• **EXERCISE**
Output the lines below exactly, please, from the first line until the line with "and plastic pallet.", counting both.

• **DATASET EXTRACT**
○ ○ ○ ○ ○

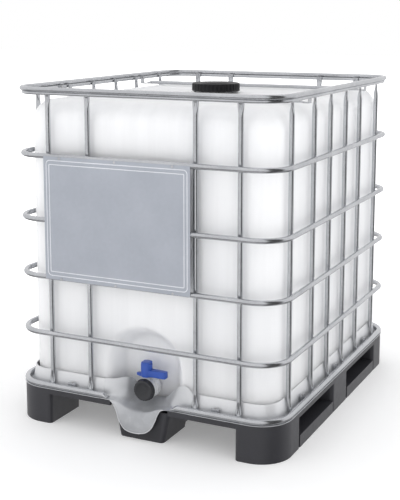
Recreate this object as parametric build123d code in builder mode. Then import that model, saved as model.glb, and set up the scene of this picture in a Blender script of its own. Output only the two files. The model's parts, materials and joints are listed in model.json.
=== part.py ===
"""Intermediate bulk container: a blown bottle in a welded tube cage on a steel tray and plastic pallet.

Millimetres. X runs along the front, Y from front (outlet, -Y) to back, Z up from the floor.
The origin is on the floor at the centre of the footprint.
"""
from build123d import *
from math import atan, copysign, degrees
import os

# ---- driving dimensions: the whole container -------------------------------------------------
HALF_X = 500.0
HALF_Y = 600.0
HEIGHT = 1160.0

# pallet
DECK_TOP = 124.5
DECK_T = 18.5
DECK_SKIN = 5.0
DECK_INSET = 3.0
DECK_R = 107.0
POCKET = 104.0
POCKET_PITCH = 109.0
POCKET_COLUMNS = 8
POCKET_ROWS = 10
FOOT_TOP = DECK_TOP - DECK_T
FOOT_WALL = 5.0
FOOT_EDGE_R = 14.0
CORNER_FOOT_X = 152.0
CORNER_FOOT_Y = 187.0
MID_FOOT_Y = 160.0
CENTRE_FOOT_X = 200.0
END_FOOT_TOP_X = 208.0
END_FOOT_FLOOR_X = 164.0
END_FOOT_FACE = 580.0
RUNNER_H = 42.0
RUNNER_SIDE_X = 96.0
RUNNER_CENTRE_X = 130.0
RUNNER_WALL = 5.0

# steel tray
SHEET = 1.5
TRAY_TOP = DECK_TOP + SHEET
TRAY_R = 110.0
PAN_FOOT_INSET = 28.5
PAN_LEAN = 11.6
PAN_HEIGHT = 56.0
PAN_R = 98.0
CHUTE_HALF = 62.0
CHUTE_DROP = 22.0
CHUTE_BACK = 503.0
CHUTE_LENGTH = HALF_Y - CHUTE_BACK
LIP_BOTTOM = 27.0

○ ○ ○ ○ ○

• **EXERCISE OUTPUT**
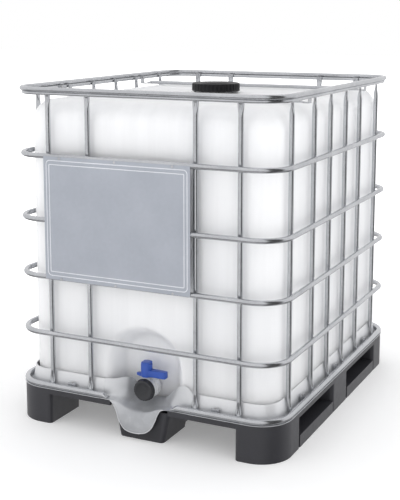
Recreate this object as parametric build123d code in builder mode. Then import that model, saved as model.glb, and set up the scene of this picture in a Blender script of its own. Output only the two files. The model's parts, materials and joints are listed in model.json.
=== part.py ===
"""Intermediate bulk container: a blown bottle in a welded tube cage on a steel tray and plastic pallet.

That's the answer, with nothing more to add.